Nearly 20,000 people remained stranded in their homes by floodwaters in Hoboken, N.J., across the river from the New York, and swaths of the New Jersey coastline lay in ruins, with countless homes, piers and boardwalks wrecked.

In a piece of good news for many New Yorkers, Con Edison said it is on track to restore power by Saturday in Manhattan, where a quarter-million customers were without electricity. And Mayor Michael Bloomberg said meals and bottled water will be distributed in hard-hit neighborhoods around the city.

Downtown Manhattan, which includes the financial district, the Sept. 11 memorial, Chinatown and Little Italy, was still mostly an urban landscape of shuttered bodegas and boarded-up restaurants. People roamed in search of food, power and a hot shower. Some dispirited and fearful New Yorkers decided to flee the city.

"It's dirty, and it's getting a little crazy down there," said Michael Tomeo, who boarded a bus to Philadelphia with his 4-year-old son. "It just feels like you wouldn't want to be out at night. Everything's pitch dark. I'm tired of it, big-time."

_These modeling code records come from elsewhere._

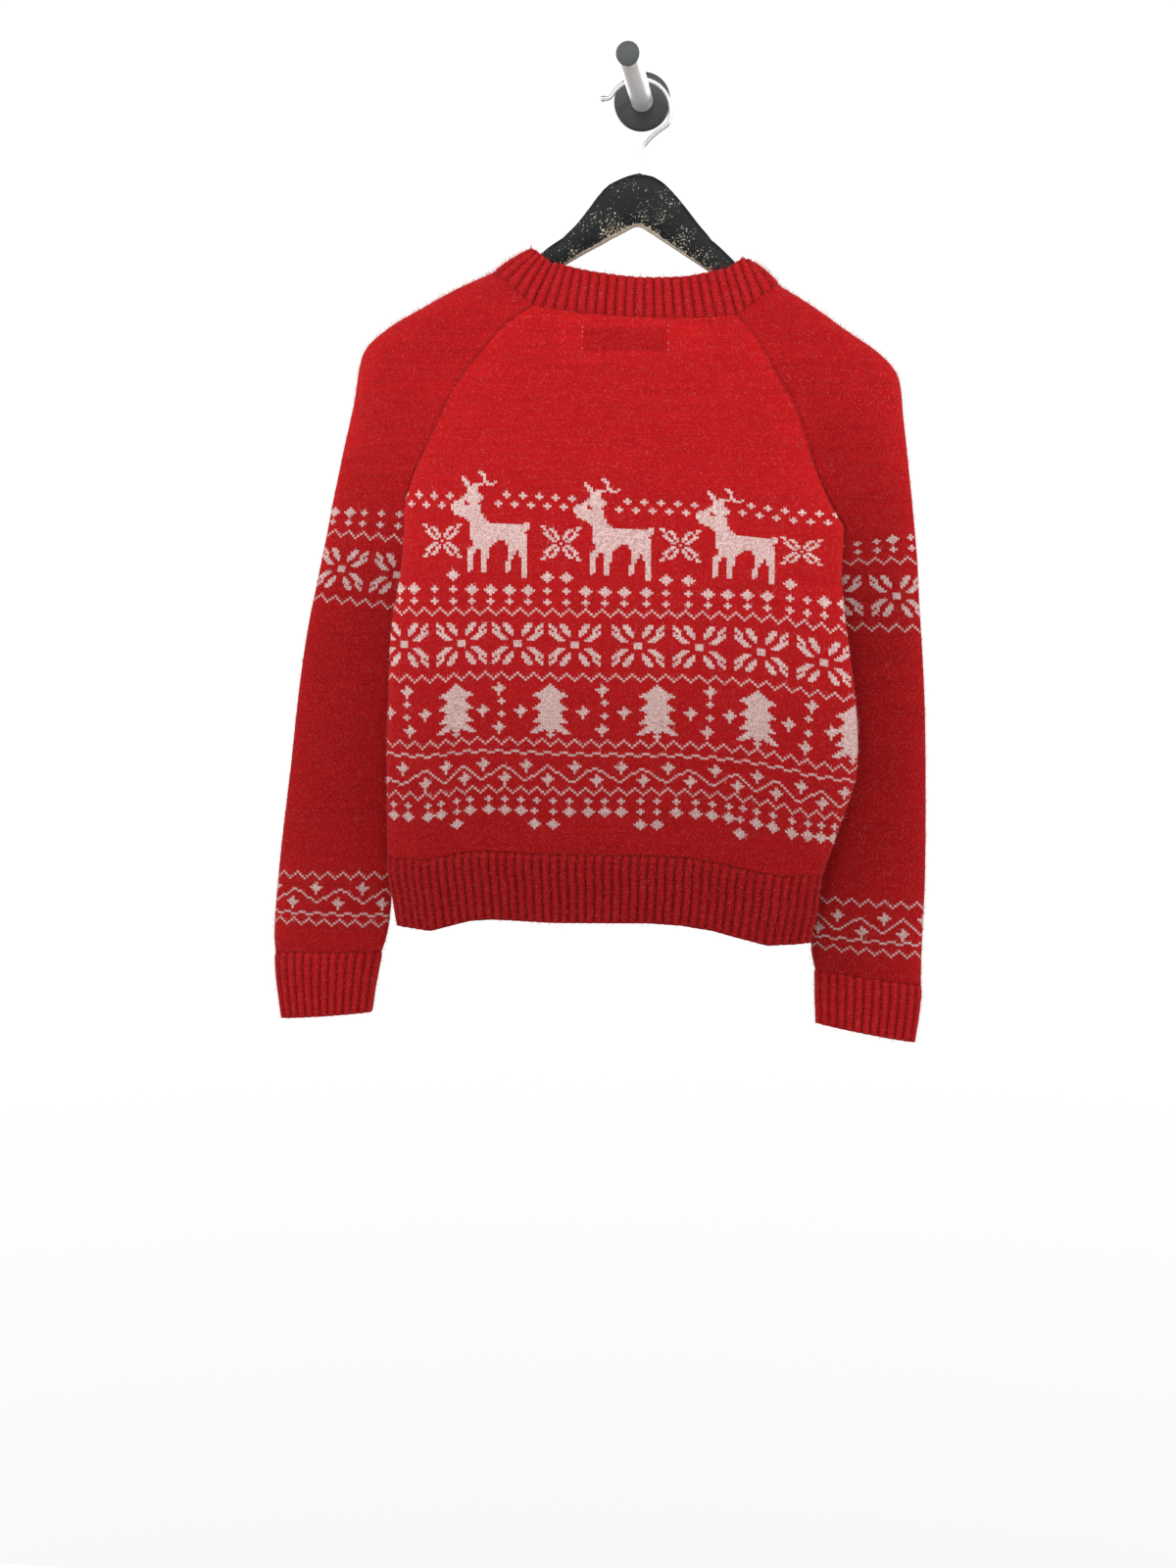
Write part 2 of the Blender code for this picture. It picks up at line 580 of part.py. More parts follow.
# Hook, one bent wire over the peg with a ball at its tip
cx, cz = HOOK_CENTRE
wire = list(HOOK_STEM)
for k in range(HOOK_STEPS + 1):
    turn = math.radians(HOOK_FROM + (HOOK_TO - HOOK_FROM) * k / HOOK_STEPS)
    wire.append((cx + HOOK_RADIUS * math.cos(turn), cz + HOOK_RADIUS * math.sin(turn)))
wire += HOOK_TIP
curve = bpy.data.curves.new("hanger_hook", "CURVE")
curve.dimensions = "3D"
curve.bevel_depth = WIRE_RADIUS * MM
curve.bevel_resolution = 2
curve.use_fill_caps = True
line = curve.splines.new("POLY")
line.points.add(len(wire) - 1)
for k, (x, z) in enumerate(wire):
    line.points[k].co = (x * MM, HANGER_PLANE * MM, z * MM, 1.0)
    line.points[k].radius = 1.35 if k == len(wire) - 1 else 1.0
curve.materials.append(chrome)
hook = bpy.data.objects.new("hanger_hook", curve)
bpy.context.scene.collection.objects.link(hook)


def turned(name, profile, surface, steps=48):
    """A turned solid on the Y axis: (radius, distance from the wall) pairs."""
    rings = []
    for radius, out in profile:
        rings.append([
            np.array([
                radius * math.cos(2 * math.pi * c / steps),
                -out,
                radius * math.sin(2 * math.pi * c / steps),
            ])
            for c in range(steps)
        ])
    return loft(name, rings, surface, smooth=False)


turned("peg_plate", [
    (PLATE_RADIUS, 0.0), (PLATE_RADIUS, PLATE_DEPTH - 1.0), (PLATE_RADIUS - 1.0, PLATE_DEPTH),
], black_plate)
turned("peg_tube", [
    (TUBE_RADIUS, PLATE_DEPTH + METAL_GAP), (TUBE_RADIUS, TUBE_END),
], satin_steel)
turned("peg_cap", [
    (TUBE_RADIUS, TUBE_END + METAL_GAP), (TUBE_RADIUS, CAP_END - 0.6),
    (TUBE_RADIUS - 0.6, CAP_END),
], black_cap)
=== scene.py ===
import math

import bpy
import numpy as np
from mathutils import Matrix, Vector


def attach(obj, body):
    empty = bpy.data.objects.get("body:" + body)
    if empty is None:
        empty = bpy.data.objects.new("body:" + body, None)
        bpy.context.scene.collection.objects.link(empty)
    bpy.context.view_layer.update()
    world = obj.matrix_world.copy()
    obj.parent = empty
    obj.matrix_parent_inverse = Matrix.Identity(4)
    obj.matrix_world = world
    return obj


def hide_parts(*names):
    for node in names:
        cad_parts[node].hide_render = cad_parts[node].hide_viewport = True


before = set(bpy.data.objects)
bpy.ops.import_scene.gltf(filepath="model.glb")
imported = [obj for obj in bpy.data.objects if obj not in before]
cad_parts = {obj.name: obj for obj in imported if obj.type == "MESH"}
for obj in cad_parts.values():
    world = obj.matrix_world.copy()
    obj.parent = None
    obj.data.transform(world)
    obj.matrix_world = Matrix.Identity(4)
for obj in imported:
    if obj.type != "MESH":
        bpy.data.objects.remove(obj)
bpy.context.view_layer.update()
print("frame loaded:", len(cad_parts), "nodes")

mm = 0.001


def rgb(hexText):  # sRGB hex to linear
    values = [int(hexText[i:i + 2], 16) / 255 for i in (1, 3, 5)]
    return [v / 12.92 if v <= 0.04045 else ((v + 0.055) / 1.055) ** 2.4 for v in values] + [1.0]


def addNode(tree, kind, settings=None, values=None, links=None, stops=()):
    made = tree.nodes.new(kind)
    for key, value in (settings or {}).items():
        setattr(made, key, value)
    for key, value in (values or {}).items():
        made.inputs[key].default_value = value
    for key, source in (links or {}).items():
        tree.links.new(source, made.inputs[key])
    if stops:
        elements = made.color_ramp.elements
        while len(elements) < len(stops):
            elements.new(0.5)
        for element, (place, colour) in zip(elements, stops):
            element.position = place
            element.color = colour
    return made


def newMaterial(name, constants):
    made = bpy.data.materials.new(name)
    made.use_nodes = True
    tree = made.node_tree
    shader = tree.nodes["Principled BSDF"]
    for key, value in constants.items():
        shader.inputs[key].default_value = value
    return made, tree, shader


def grainedMaterial(name, look):
    # one fine noise gives the colour, the roughness and the relief
    made, tree, shader = newMaterial(name, look["shader"])
    place = addNode(tree, "ShaderNodeTexCoord").outputs["Object"]
    if "stretch" in look:
        stretched = addNode(tree, "ShaderNodeMapping", values={"Scale": look["stretch"]}, links={"Vector": place})
        place = stretched.outputs[0]
    noise = addNode(tree, "ShaderNodeTexNoise", values={"Scale": look["scale"], "Detail": look["detail"]}, links={
        "Vector": place})
    grain = noise.outputs["Fac"]
    if "colours" in look:
        stops = [(at, rgb(hexText)) for at, hexText in zip((0.3, 0.7), look["colours"])]
        colour = addNode(tree, "ShaderNodeValToRGB", links={"Fac": grain}, stops=stops)
        tree.links.new(colour.outputs["Color"], shader.inputs["Base Color"])
    if "rough" in look:
        low, high = look["rough"]
        rough = addNode(tree, "ShaderNodeMapRange", values={"To Min": low, "To Max": high}, links={"Value": grain})
        tree.links.new(rough.outputs[0], shader.inputs["Roughness"])
    if "relief" in look:
        strength, depth = look["relief"]
        relief = addNode(tree, "ShaderNodeBump", values={"Strength": strength, "Distance": depth}, links={
            "Height": grain})
        tree.links.new(relief.outputs["Normal"], shader.inputs["Normal"])
    return made


def linkObject(name, data):
    made = bpy.data.objects.new(name, data)
    bpy.context.scene.collection.objects.link(made)
    return made


def ease(t):
    t = np.clip(t, 0.0, 1.0)
    return t * t * (3 - 2 * t)


def runLength(points):  # distance gone along a row of points
    return np.concatenate([[0], np.cumsum(np.linalg.norm(np.diff(points, axis=0), axis=1))])


def fitY(cloud, x, z):
    # y at x and z, on the plane through the nearest points of a cloud
    count = 9
    near = np.argsort((cloud[:, 0] - x) ** 2 + (cloud[:, 2] - z) ** 2)[:count]
    terms = np.column_stack([np.ones(count), cloud[near, 0] - x, cloud[near, 2] - z])
    return np.linalg.lstsq(terms, cloud[near, 1], rcond=None)[0][0]


def gridCells(index, turned=False):
    # the faces of a grid of point numbers, or the same faces seen from behind
    corners = [index[:-1, :-1], index[:-1, 1:], index[1:, 1:], index[1:, :-1]]
    if turned:
        corners = corners[:1] + corners[:0:-1]
    return np.stack(corners, -1).reshape(-1, 4)


def slabFaces(index, far, closed):
    # two grids of point numbers joined to a sheet with thickness: its two sides and its rims
    blocks = [
        gridCells(index),
        gridCells(far, turned=True),
        np.stack([index[0, :-1], far[0, :-1], far[0, 1:], index[0, 1:]], -1),
        np.stack([index[-1, :-1], index[-1, 1:], far[-1, 1:], far[-1, :-1]], -1),
    ]
    if not closed:
        blocks += [
            np.stack([index[:-1, 0], index[1:, 0], far[1:, 0], far[:-1, 0]], -1),
            np.stack([index[:-1, -1], far[:-1, -1], far[1:, -1], index[1:, -1]], -1),
        ]
    return blocks


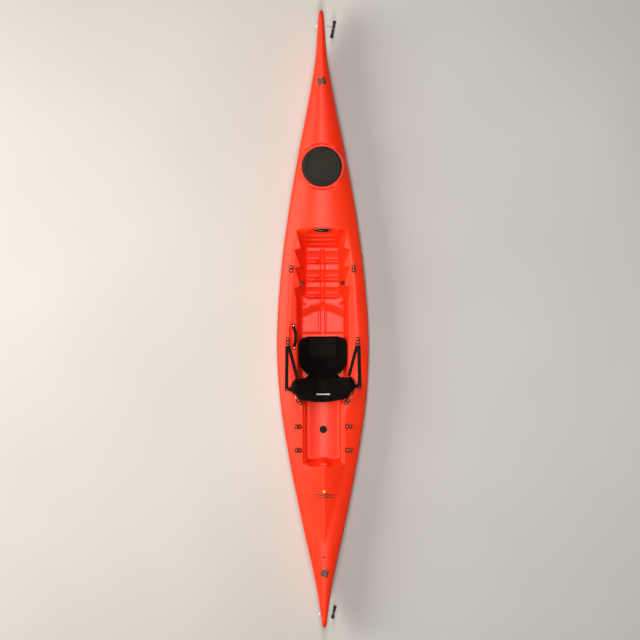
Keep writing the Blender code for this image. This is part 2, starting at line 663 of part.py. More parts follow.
def back_surface(x, share, depth):
    """A point on the backrest's front face, moved back by depth."""
    y = BACK_FOOT[0] + (BACK_TOP[0] - BACK_FOOT[0]) * share
    z = BACK_FOOT[1] + (BACK_TOP[1] - BACK_FOOT[1]) * share
    out = abs(x) / WING_X
    wing = out**1.5 if out < 1 else 1 - 2.4 * (out - 1)
    reach = WING_REACH * wing * math.sin(math.pi * min(share / WING_SHARE, 1.0) / 2)
    reach *= 1 - 0.9 * max(share - WING_SHARE, 0) / (1 - WING_SHARE)
    lean = Vector((0, BACK_TOP[0] - BACK_FOOT[0], BACK_TOP[1] - BACK_FOOT[1])).normalized()
    back = Vector((0, -lean.z, lean.y))
    inward = Vector((-0.5 * math.copysign(min(out, 1.0) ** 1.4, x), 0, 0))
    normal = (back - inward).normalized()
    return Vector((x, y + reach + 0.06 * x * (abs(x) / 0.25) ** 2, z)) + normal * depth


def back_sheet(name, front, back, trim, columns=11):
    """A closed sheet between two depths behind the backrest's face, trimmed by whole rows and columns."""
    rings = []
    for share, half in BACK_ROWS[trim:len(BACK_ROWS) - trim]:
        xs = [half * (2 * k / (columns - 1) - 1) for k in range(trim, columns - trim)]
        face = [back_surface(x, share, front) for x in xs]
        rear = [back_surface(x, share, back) for x in reversed(xs)]
        rings.append(face + rear)
    return loft(name, rings)


def make_backrest():
    axis = axis_empty("backrest_axis", (0, BACK_FOOT[0] - 0.014, BACK_FOOT[1]))
    pad = back_sheet("backrest_pad", 0.0, BACK_PAD_THICK, 0)
    link("backrest_pad", pad, "seat_fabric", axis)
    first = BACK_PAD_THICK + BACK_LAYER_GAP
    board = back_sheet("backrest_board", first, first + BACK_BOARD_THICK, 1)
    link("backrest_board", board, "black_plastic", axis)
    face = -0.0015
    corners = ((-0.045, face - 0.001), (0.045, face - 0.001), (0.045, face), (-0.045, face))
    rows = [[back_surface(x, share, depth) for x, depth in corners] for share in (0.74, 0.80)]
    link("backrest_patch", loft("backrest_patch", rows, smooth=False), "patch", axis)
    return axis


def make_straps(axis):
    hooks = {name: (spot, heading) for name, spot, heading in eye_places() if name.startswith("seat")}
    for side, sign in (("starboard", 1), ("port", -1)):
        spot, heading = hooks[f"seat_front_{side}"]
        ahead = heading.normalized()
        start = spot + ahead * 0.010 + Vector((0, 0, HOOK_HIGH + WIRE_R + 0.0030))
        buckle = back_surface(sign * 0.216, 0.64, 0.012) + Vector((sign * 0.0285, -0.0145, 0.002))
        make_buckle(f"strap_buckle_{side}", buckle, sign, axis)
        end = buckle + Vector((0, 0.0155, 0))
        make_strap(f"front_strap_outer_{side}", start + Vector((sign * 0.006, 0, 0.005)), end, 0.024, axis)
        low_end = back_surface(sign * 0.178, 0.50, 0.0) + Vector((0, 0.010, 0))
        make_strap(f"front_strap_inner_{side}", start + Vector((sign * -0.006, 0, 0)), low_end, 0.022, axis)
        spot, heading = hooks[f"seat_rear_{side}"]
        ahead = heading.normalized()
        start = spot + ahead * (HOOK_LENGTH + 0.0105) + Vector((0, 0, 0.0135))
        end = back_surface(sign * 0.192, 0.52, 0.036) + Vector((sign * 0.003, -0.003, 0))
        make_strap(f"rear_strap_{side}", start, end, 0.018, axis, across=(0.2, 0.1, 1.0))


def make_buckle(name, centre, sign, axis):
    """A ladder buckle: a flat frame with two slots and a middle bar."""
    half_x, half_y, thick = 0.013, 0.014, 0.004
    outline = [(-half_x, -half_y), (half_x, -half_y), (half_x, half_y), (-half_x, half_y)]
    place = Matrix.Translation(centre)
    frame = link(name, slab(name, outline, -thick / 2, thick / 2, smooth=False), "black_plastic", axis, place)
    for k, y in enumerate((-0.006, 0.006)):
        slot = slab(f"{name}_slot_{k}", [(-0.009, y - 0.0028), (0.009, y - 0.0028), (0.009, y + 0.0028),
                                         (-0.009, y + 0.0028)], -thick, thick, smooth=False)
        boolean(frame, link(f"{name}_slot_{k}", slot, None, axis, place), "DIFFERENCE")


def make_strap(name, start, end, width, axis, across=(1.0, 0.0, 0.0)):
    sag = Vector((0, 0, -0.03 * (end - start).length))
    path = [start.lerp(end, k / 4) + sag * (4 * (k / 4) * (1 - k / 4)) for k in range(5)]
    mesh = ribbon(name, path, Vector(across), width, STRAP_THICK)
    link(name, mesh, "webbing", axis)


def make_side_strap():
    """The webbing loop beside the port thigh, with a cap screw at each end."""
    ends = (Vector((-0.201, -0.032, 0)), Vector((-0.198, -0.206, 0)))
    heights = [max(float(deck(p.x + dx, p.y + dy)) for dx in (-0.013, 0, 0.013) for dy in (-0.013, 0, 0.013))
               for p in ends]
    path = []
    for k in range(9):
        t = k / 8
        level = min(max((t - 0.125) / 0.75, 0), 1)  # the first and last stretch lie flat
        rise = 4 * level * (1 - level)
        flat = ends[0].lerp(ends[1], t)
        height = heights[0] * (1 - level) + heights[1] * level + 0.003 + 0.020 * rise
        path.append(Vector((flat.x + 0.014 * rise, flat.y, height)))
    link("side_strap", ribbon("side_strap", path, Vector((1, 0, 0)), 0.020, 0.003), "webbing")
    for name, (x, y, z) in (("front", (path[0] + path[1]) / 2), ("rear", (path[-2] + path[-1]) / 2)):
        profile = [(0.0, 0.004), (0.004, 0.0035), (0.006, 0.001), (0.006, 0.0), (0.0, 0.0)]
        link(f"side_strap_screw_{name}", lathe(f"side_strap_screw_{name}", profile, 12), "steel", None,
             Matrix.Translation((x, y, z + 0.0015 + 2 * GAP)))


# ---------------------------------------------------------------- the kayak
def main():
    clear_scene()
    make_hull()
    make_hatch_cover()
    make_drain_plug()
    make_badge()
    make_vent()
    for end in TOGGLES:
        make_toggle(end)
    for name, spot, heading in eye_places():
        make_pad_eye(name, spot, heading)
        if name.startswith("seat"):
            make_hook(name, spot, heading)
    make_seat_pad()
    make_straps(make_backrest())
    make_side_strap()


main()
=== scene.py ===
"""A sit-on-top touring kayak, seen from straight above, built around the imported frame."""
import math

import bmesh
import bpy
import numpy as np
from mathutils import Matrix, Vector
from mathutils.bvhtree import BVHTree


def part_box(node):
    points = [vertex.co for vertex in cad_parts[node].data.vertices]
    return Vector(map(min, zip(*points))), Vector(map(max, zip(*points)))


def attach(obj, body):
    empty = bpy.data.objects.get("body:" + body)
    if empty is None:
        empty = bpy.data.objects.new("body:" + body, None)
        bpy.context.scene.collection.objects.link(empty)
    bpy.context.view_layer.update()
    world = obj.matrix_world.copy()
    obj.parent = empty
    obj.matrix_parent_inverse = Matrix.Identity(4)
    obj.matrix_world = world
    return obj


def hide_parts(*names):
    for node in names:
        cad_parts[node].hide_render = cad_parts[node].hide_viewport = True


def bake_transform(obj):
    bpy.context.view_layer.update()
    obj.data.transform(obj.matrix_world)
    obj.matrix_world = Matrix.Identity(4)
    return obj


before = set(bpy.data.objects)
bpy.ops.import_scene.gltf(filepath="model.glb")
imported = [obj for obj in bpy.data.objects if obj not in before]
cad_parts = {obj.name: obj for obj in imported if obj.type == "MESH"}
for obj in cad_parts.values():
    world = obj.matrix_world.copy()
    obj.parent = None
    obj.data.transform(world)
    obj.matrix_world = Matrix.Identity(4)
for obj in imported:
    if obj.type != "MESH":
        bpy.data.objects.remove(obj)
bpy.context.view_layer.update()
scene = bpy.context.scene
scene.view_settings.view_transform = "Standard"

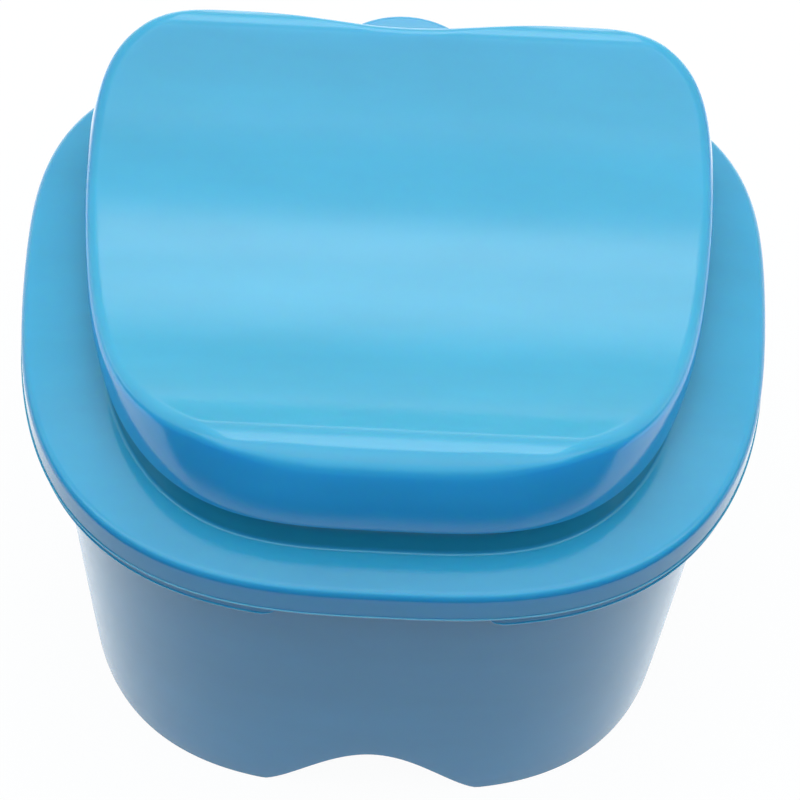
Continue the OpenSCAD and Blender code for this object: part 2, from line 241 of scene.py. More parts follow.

Rima Finzi-Strauss was taking a bus to Washington. When the power went out Monday night in her apartment building on the Lower East Side of Manhattan, it also disabled the electric locks on the front door, she said.

"We had three guys sitting out in the lobby last night with candlelight, and very threatening folks were passing by in the pitch black," she said. "And everyone's leaving. That makes it worse."

She said people were on the street buying "old, tiny little vegetables" and climbing 20 floors into apartments where they couldn't flush the toilet and had no heat. New York dipped to about 40 degrees Wednesday night.

The death toll in New York City alone was close to 40. Police on Thursday said two brothers, ages 2 and 4, who were swept away Monday night when waves of water crashed into an SUV driven by their mother in Staten Island were found dead.

Flights took off and landed Thursday at LaGuardia Airport, the last of the three major New York-area airports to reopen since the storm.

In the morning, more than 1,000 people waited outside an arena in Brooklyn for buses to Manhattan. When one bus pulled up, passengers rushed the door. A transit worker banged on a bus window and yelled at people on the bus and in line.

With the electricity out and gasoline supplies scarce, many stations across the metropolitan area closed, and the stations that were open drew long lines of cars that spilled out onto roads.